Brief | Please print every line from the one containing "List this object's" through the last line of the records below, exactly as written and nothing more.

Data for this task |
###

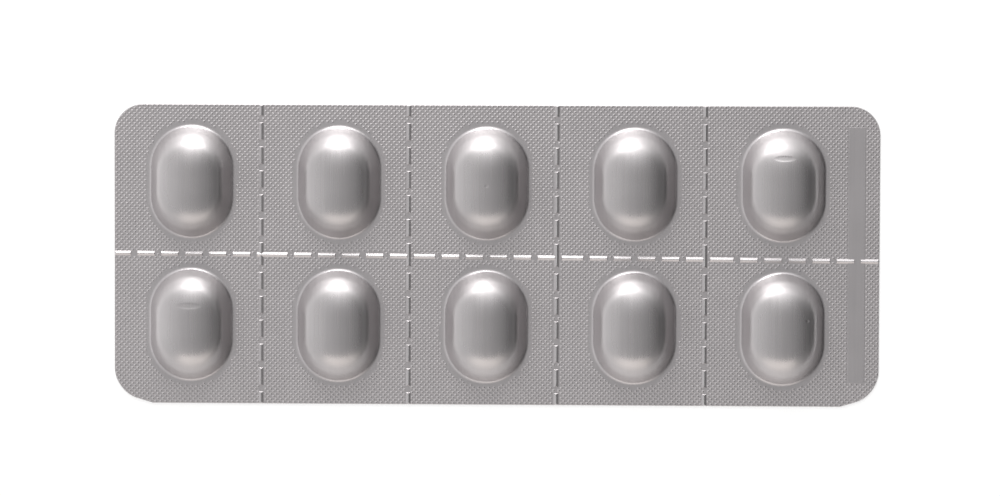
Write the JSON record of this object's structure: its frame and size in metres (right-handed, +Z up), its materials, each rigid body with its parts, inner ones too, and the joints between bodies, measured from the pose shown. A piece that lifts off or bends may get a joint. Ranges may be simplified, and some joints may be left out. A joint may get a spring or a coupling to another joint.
{
  "type": "tablet blister pack",
  "caption": "Flat cold-formed foil blister pack with domed oblong tablet pockets in two rows, knurled sealed web and perforated tear lines between the pockets.",
  "frame": {"origin": "middle of the pack's outline, on the plane that the lid foil lies on", "axes": "+X along the two rows towards the end with the smooth band, +Y across them towards the plainly rounded corners, +Z up out of the domed pockets"},
  "size_m": [0.1274, 0.05, 0.0047],
  "materials": {
    "foil": "satin cold-formed aluminium laminate, fine diamond knurl on the sealed web, fine rolling lines on the domes"
  },
  "bodies": {
    "root": {"blister_pack": "foil"}
  },
  "joints": []
}
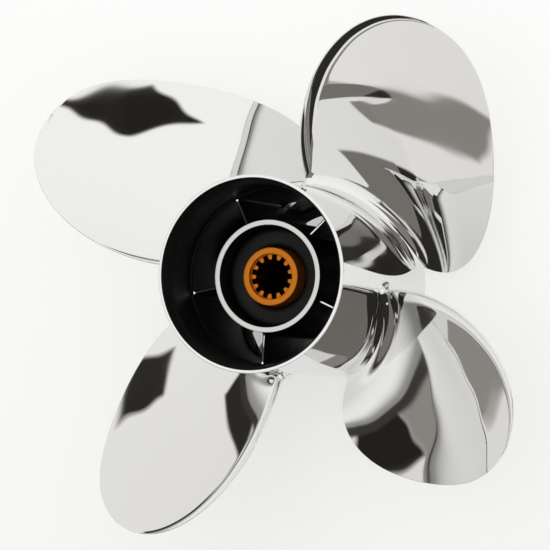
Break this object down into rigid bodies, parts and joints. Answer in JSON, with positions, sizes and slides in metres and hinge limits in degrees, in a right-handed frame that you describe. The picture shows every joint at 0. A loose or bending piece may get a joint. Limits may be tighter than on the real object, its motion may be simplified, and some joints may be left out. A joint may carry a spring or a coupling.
{
  "type": "boat propeller",
  "caption": "Polished outboard propeller with broad raked blades, a flared exhaust barrel, ribbed inner hub and a rubber-cushioned splined sleeve that drives it.",
  "frame": {"origin": "on the shaft axis, at the plane of the barrel's forward face", "axes": "+Z along the shaft axis, pointing aft; the root of blade 1 is centred near +X, and blades 2 to 4 follow every 90 degrees, anticlockwise seen from aft"},
  "size_m": [0.338, 0.338, 0.139],
  "materials": {
    "polished_stainless": "mirror-polished stainless steel",
    "machined_stainless": "turned bare stainless steel",
    "hub_paint": "satin black paint on cast steel, bare on the turned aft rim",
    "rubber": "matt black moulded rubber",
    "sleeve_brass": "broached orange bronze, lightly satin"
  },
  "bodies": {
    "propeller": {"barrel": "polished_stainless", "flared_ring": "polished_stainless", "blade_1": "polished_stainless", "blade_2": "polished_stainless", "blade_3": "polished_stainless", "blade_4": "polished_stainless", "forward_lip": "hub_paint", "inner_hub": "hub_paint", "rib_1": "hub_paint", "rib_2": "hub_paint", "rib_3": "hub_paint", "rib_4": "hub_paint", "rib_5": "hub_paint", "thrust_seat": "machined_stainless", "rubber_bush": "rubber"},
    "sleeve": {"splined_sleeve": "sleeve_brass"}
  },
  "joints": [
    {"name": "cushion_twist", "type": "hinge", "parent": "propeller", "child": "sleeve", "pos_m": [0, 0, 0.0623], "axis": [0, 0, 1], "range_deg": [-8, 8], "stiffness_Nm_per_rad": 1500}
  ]
}
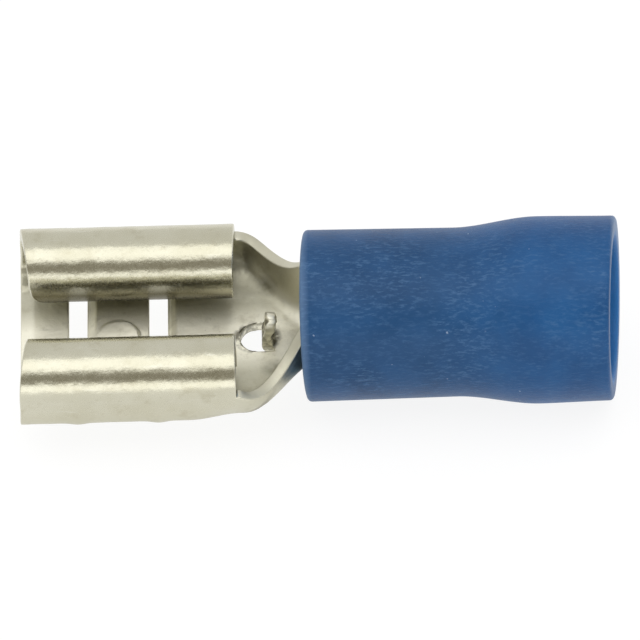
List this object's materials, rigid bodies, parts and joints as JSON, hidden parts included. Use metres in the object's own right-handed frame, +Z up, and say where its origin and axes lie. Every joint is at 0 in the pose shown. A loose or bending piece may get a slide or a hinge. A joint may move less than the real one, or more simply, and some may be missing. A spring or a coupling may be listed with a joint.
{
  "type": "female spade terminal",
  "caption": "Insulated female spade terminal: rolled tinned-brass socket for a 6.3 x 0.8 mm blade, narrowing to a crimp barrel in a flared blue vinyl sleeve.",
  "frame": {"origin": "under the middle of the part, at the height of the sleeve's lowest line", "axes": "+X from the socket's mouth to the wire entry, +Z up out of the socket's open side, +Y across"},
  "size_m": [0.021, 0.0074, 0.0065],
  "materials": {
    "tinned_brass": "tin plated, satin, scuffed",
    "vinyl": "matte moulded vinyl, faintly streaked"
  },
  "bodies": {
    "root": {"metal_contact": "tinned_brass", "insulating_sleeve": "vinyl"}
  },
  "joints": []
}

###

Problem solution |
List this object's materials, rigid bodies, parts and joints as JSON, hidden parts included. Use metres in the object's own right-handed frame, +Z up, and say where its origin and axes lie. Every joint is at 0 in the pose shown. A loose or bending piece may get a slide or a hinge. A joint may move less than the real one, or more simply, and some may be missing. A spring or a coupling may be listed with a joint.
{
  "type": "female spade terminal",
  "caption": "Insulated female spade terminal: rolled tinned-brass socket for a 6.3 x 0.8 mm blade, narrowing to a crimp barrel in a flared blue vinyl sleeve.",
  "frame": {"origin": "under the middle of the part, at the height of the sleeve's lowest line", "axes": "+X from the socket's mouth to the wire entry, +Z up out of the socket's open side, +Y across"},
  "size_m": [0.021, 0.0074, 0.0065],
  "materials": {
    "tinned_brass": "tin plated, satin, scuffed",
    "vinyl": "matte moulded vinyl, faintly streaked"
  },
  "bodies": {
    "root": {"metal_contact": "tinned_brass", "insulating_sleeve": "vinyl"}
  },
  "joints": []
}